Re: Failed GPU slot daily :(

Posted: Sun Aug 23, 2020 6:42 am
by crimson1077
This is definitely Mr. Mcbuggy buggerton's bug house going on here.

Re: Failed GPU slot daily :(

Posted: Sun Aug 23, 2020 6:57 am
by bruce
I take it from your handle that you're a dedicated Red-box (AMD) fan. There are a number of unexplained AMD bugs that Green-box (nV) fans don't encounter. All the red-box fans will thank you for you dedication if we can fix this one.

Re: Failed GPU slot daily :(

Posted: Sun Aug 23, 2020 7:52 am
by crimson1077
bruce wrote:I take it from your handle that you're a dedicated Red-box (AMD) fan. There are a number of unexplained AMD bugs that Green-box (nV) fans don't encounter. All the red-box fans will thank you for you dedication if we can fix this one.
Not necessarily, I'm not a fan of either at the time the R9 390 was the better buy oppose to the GTX 970 for Me and for gaming at the time. (I never thought I'd fold on my gaming rig.)
I don't see this ever happening on my two 660's I have folding right now. I just got my first Nvida cards this year and I'm loving both! I have to say up, until this, it was kicking butt with 390! Easy 200k 24 avg. But, i'm not so sure about AMD folding now... sheesh. I do wanna at least get it going again, she's a beaut of a card... she's worth it. 8-)

hint, hint, Roll Tide.

Re: Failed GPU slot daily :(

Posted: Sun Aug 23, 2020 8:27 am
by bruce
Oh, that Crimson 8-)

Re: Failed GPU slot daily :(

Posted: Sun Aug 23, 2020 8:41 am
by crimson1077
bruce wrote:Oh, that Crimson 8-)
Thanks for your help bruce. I did as you said with 01 folder and backed up and deleted. As I fired up FAH I watched in windows file explore tab 01 reappear as it should but still on PRCG 13422.
Maybe too soon to tell as of now. We shall see!

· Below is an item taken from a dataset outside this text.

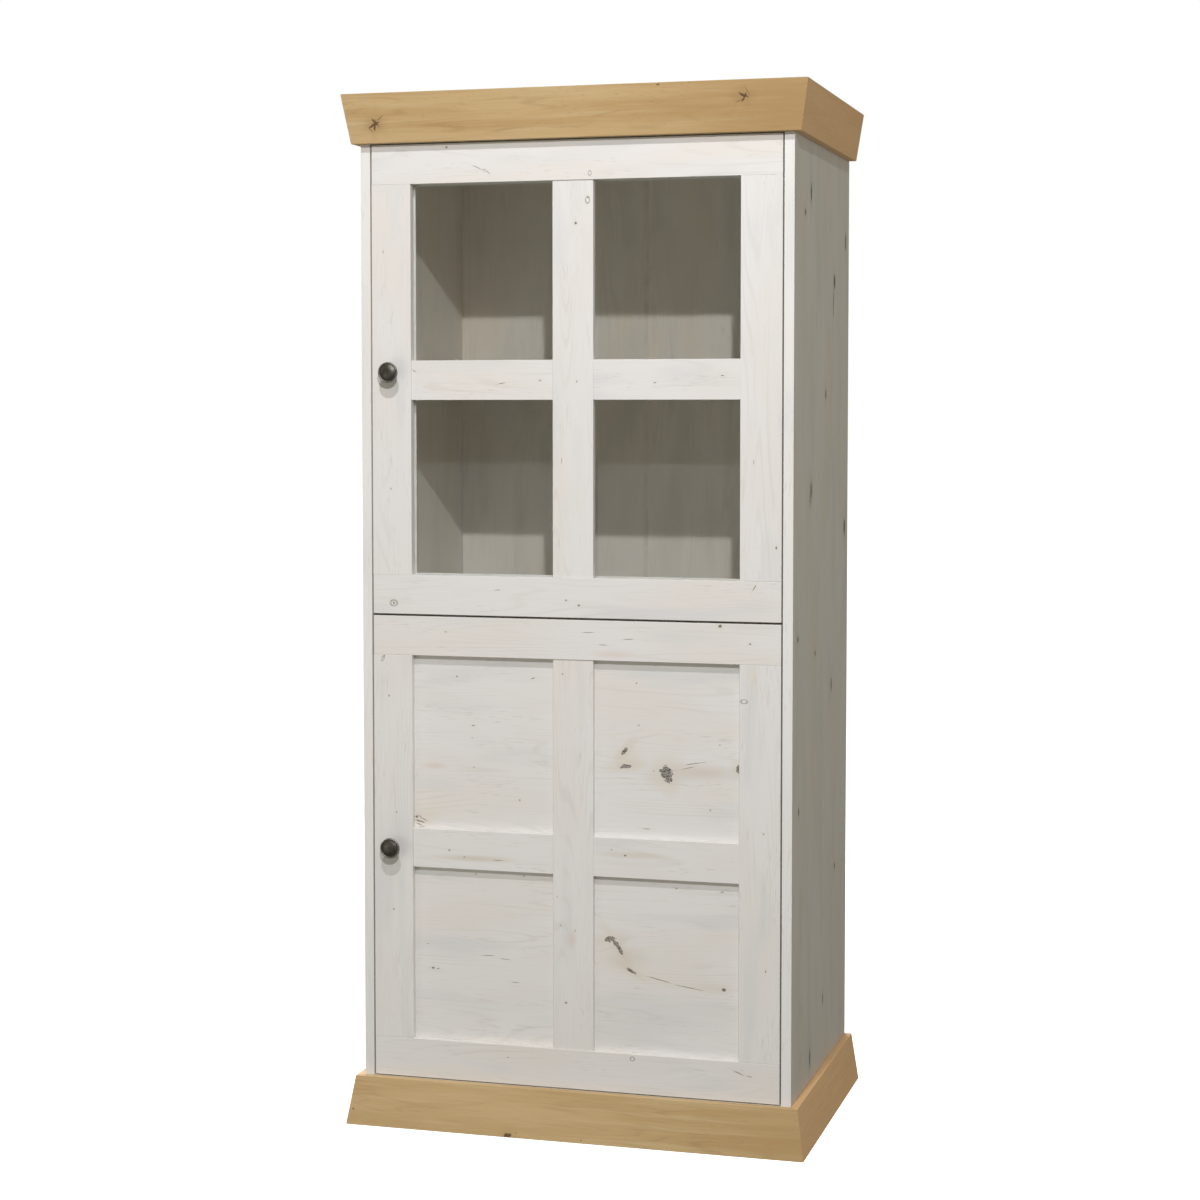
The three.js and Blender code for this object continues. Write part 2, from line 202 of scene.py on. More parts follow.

Re: Failed GPU slot daily :(

Posted: Sun Aug 23, 2020 9:21 am
by Neil-B
Project 13422 is the P part of PRCG ... R is run, C is clone and G is generation ... a PRCG identifies a specific WU within a Project ... hopefully you have actually got a new PRCG within Project 13422 ... related to the buggy PRCG - was the couple of days pause iirc you mentioned during the folding of that WU? - and did you pause the slot and exit the client before shutting down? - I am simply wondering if the initial failure of the WU may have been linked to some corruption caused at that point ... for a safe shutdown it can be worth pausing slots (there are threads discussing best time to do this relating to checkpoints) quit the client then wait a bit to ensure everything is saved properly before shutting down the system - this seems to minimise chances of issues from that respect.